$\DeclareMathOperator \erf{erf}$ Wolfram Alpha gives the following $\erf^{-1}(z)$ series:
$$\sum_{n=1}^\infty\frac{z^n}{2\pi n}\int_0^{2\pi}e^{it}\erf(e^{it})^{-n}dt$$
which can be derived via Lagrange inversion and the inverse Z transform. $\erf$ is the error function:
$$\erf^{-1}(z)=\sum_{n=0}^\infty\frac{z^n}{n!}\left.\frac{d^{n-1}}{da^{n-1}}\left(\frac a{\erf(a)}\right)^n\right|_0$$
Combining it with $$\left.\frac{d^n}{dx^n}f(x)\right|_0=\frac{n!}{2\pi i}\oint_{|z|=1}f(z)z^{-n-1}dz$$
gives the blockquoted series. Additionally, we can evaluate the sum to get: $$ \begin{split} \erf^{-1}(z) &=-\frac1{2\pi i}\oint_{|w|=1}\ln\left(1-\frac z{\erf(w)}\right)dw\\ &=-\frac1{2\pi}\int_0^{2\pi}e^{it}\ln\left(1-\frac z{\erf(e^{it})}\right)dt \end{split} $$ shown here.
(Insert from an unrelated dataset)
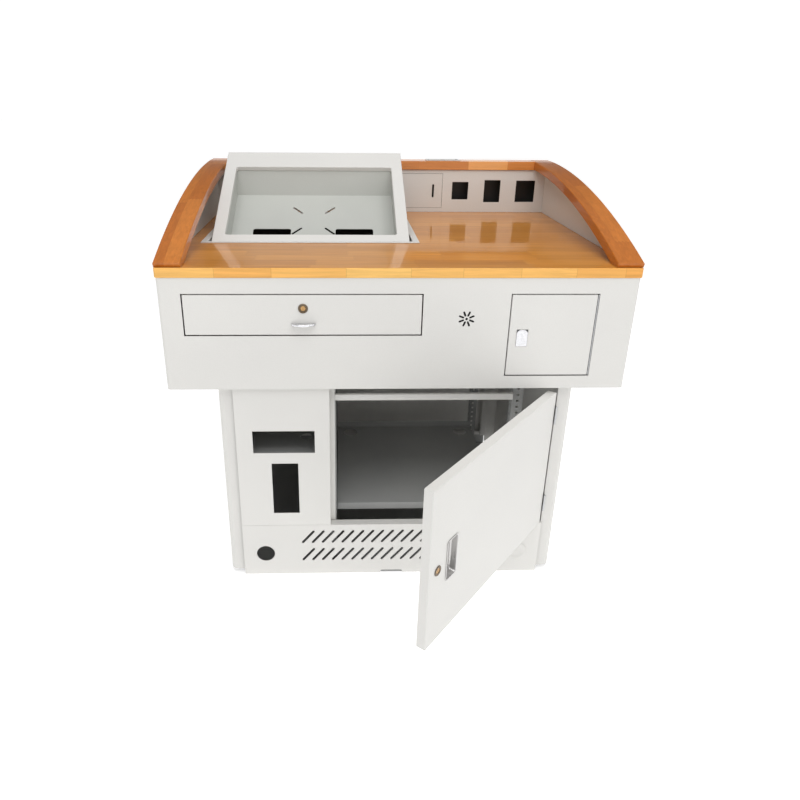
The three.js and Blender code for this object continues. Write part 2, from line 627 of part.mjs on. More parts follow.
function addUpperBack(parent) {
  const shape = rectangle(-SKIN_X + GAP, SKIN_X - GAP, UPPER_Z, railUnder(DEPTH) - GAP);
  add(parent, "upper_back_panel", upright(shape, DEPTH - SHEET, DEPTH), paint);
}

function addRiser(parent) {
  const x = SKIN_X - GAP;
  const openings = CUTS.map(([left, w, low, h]) => rectangle(left, left + w, TOP_Z + low, TOP_Z + low + h));
  const [left, w, low, h] = HATCH;
  openings.push(rectangle(left, left + w, TOP_Z + low, TOP_Z + low + h));
  const wall = rectangle(-x, x, TOP_Z + GAP, railUnder(RISER_Y) - GAP);
  add(parent, "riser_wall", upright(wall, RISER_Y, RISER_Y + SHEET, openings), paint);

  const pinX = left + HATCH_PIN_RADIUS + 0.8;
  const free = left + w - HATCH_GAP;
  const [z0, z1] = [TOP_Z + low + HATCH_GAP, TOP_Z + low + h - HATCH_GAP];
  const [slotW, slotH, slotIn] = HATCH_SLOT;
  const grip = slot(
    free - slotIn, (z0 + z1) / 2 - (slotH - slotW) / 2, free - slotIn, (z0 + z1) / 2 + (slotH - slotW) / 2, slotW,
  );
  const panel = rectangle(pinX + HATCH_PIN_RADIUS + 0.8, free, z0, z1);
  add(parent, "riser_hatch", upright(panel, RISER_Y, RISER_Y + SHEET, [grip]), paint);
  const pin = cylinderAlong("z", pinX, RISER_Y + SHEET / 2, (z0 + z1) / 2, HATCH_PIN_RADIUS, z1 - z0 - 4, 12);
  add(parent, "riser_hatch_pin", pin, zinc);
}

// ---- Keyboard drawer ----------------------------------------------------------------------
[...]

Although it likely can be generalized, this method works for $f(z)$ monotonic near $z=0,f(0)=0$, and $f’(0)\ne0$. One concern with the method is that we find the formula: $$ \begin{split} g(f^{-1}(z)) &= g(0)-\frac1{2\pi i}\oint_{|w|=1}g’(w)\ln\left(1-\frac z{f(w)}\right)dw\\ &=g(0)-\frac1{2\pi}\int_0^{2\pi}e^{it}g’(e^{it})\ln\left(1-\frac z{f(e^{it})}\right)dt \end{split} $$ which seems like a tautology because the formula applies to many arbitrary $f(z)$ without seemingly simplifying. Additionally, the formula is reminiscent to the one derivable from this answer, a version of the Cauchy integral formula for $f^{-1}(z)$:
$$ \begin{split} f^{-1}(z) &=\frac1{2\pi i}\oint\frac{wf’(w)}{f(w)-z}dz\\ & =\frac1{2\pi}\int_0^{2\pi}\frac{e^{2it}f’(e^{it})}{f(e^{it})-z}dt\\ & =1-\frac1{2\pi i}\oint\ln(f(w)-z)dw\\ & =1-\frac1{2\pi}\int_0^{2\pi}e^{it}\ln(f(e^{it})-z)dt \end{split} $$
saying
But no formula of this type would be worth publishing in the 20th or 21st centuries
which implies the $g(f^{-1}(z))$ formula may not be as useful due to its similarity to the Cauchy integral formula.
How helpful is this $g(f^{-1}(z))$ formula/Lagrange-inversion-inverse-Z-transform method in deriving integral representations of $f^{-1}(z)$?